More importantly, the deal contained powerful mechanisms for controlling future deficits. In particular, a strong pay-as-you-go (PAYGO) rule required that new spending or tax cuts had to be offset by spending cuts or tax increases. There were also caps on discretionary spending that were to be enforced by automatic spending cuts.

Right-wingers were totally apoplectic about the budget deal and made outrageously extravagant claims about how it would destroy the economy. The most extreme forecast came from the National Center for Policy Analysis. In an October 16, 1990, study it predicted that the deal would reduce employment by 408 thousand jobs by 1995 and that GDP would be lower by precisely $168.6 billion between 1990 and 1995. Even 10 years later GDP would be $65.6 billion per year lower, the study said.

Admittedly, the budget deal didn’t occur at the most opportune moment in time from a macroeconomic point of view. But according to the National Bureau of Economic Research, a recession began in July 1990, long before any provisions of the budget deal took effect, ending in March 1991.

Economists generally agree that the recession resulted primarily from a tight monetary policy. (See this study by Federal Reserve Bank of San Francisco economist Carl Walsh.) Stanford economist Robert Hall looked at whether higher taxes contributed to the recession in a May 1993 study and concluded that it was “farfetched” to think so.

The political implications of the 1990 budget deal are much more straightforward. In the House of Representatives, 163 Republicans voted against it and only 10 supported it.
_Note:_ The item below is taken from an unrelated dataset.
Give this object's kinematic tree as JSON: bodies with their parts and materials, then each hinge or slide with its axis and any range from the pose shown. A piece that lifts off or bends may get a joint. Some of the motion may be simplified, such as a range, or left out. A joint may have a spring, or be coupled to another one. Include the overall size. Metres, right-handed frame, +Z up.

In the Senate, only half of Republicans voted for the deal. More significantly, Bush’s abandonment of his no-new-taxes pledge dogged him all through the 1992 election campaign and contributed heavily to his defeat by Bill Clinton. Ironically, Ross Perot also contributed to his defeat by arguing that Bush had not done nearly enough to reduce the deficit.

Budget experts now agree that the Budget Enforcement Act of 1990, which was strengthened in 1993 by another budget deal that was opposed by all Republicans, deserves much of the credit for the subsequent improvement in the deficit, which shrank from 4.7 percent of GDP in 1992 to virtual balance in 1997 and gave us budget surpluses from 1998 to 2001. Economist Robert Reischauer, director of the Congressional Budget Office when the 1990 budget deal was enacted, told me it was “the foundation upon which the surpluses of the 1998 to 2001 period were built.”

But in 2002, Republicans abandoned the budget rules put in place in 1990 so that they could cut taxes without constraint. The result was a continuous string of budget deficits throughout the George W. Bush years.

Twenty years ago, the last serious Republican effort to reduce the budget deficit took place when George H.W. Bush agreed to negotiate with congressional Democrats on a budget deal. As a consequence, many Republicans disowned his efforts and abandoned him in 1992, leading to his defeat. Today, the idea of cooperating with Democrats on deficit reduction is viewed as a total loser by all Republicans.  Until that perspective changes, the elder Bush will remain the last Republican who took fiscal responsibility seriously.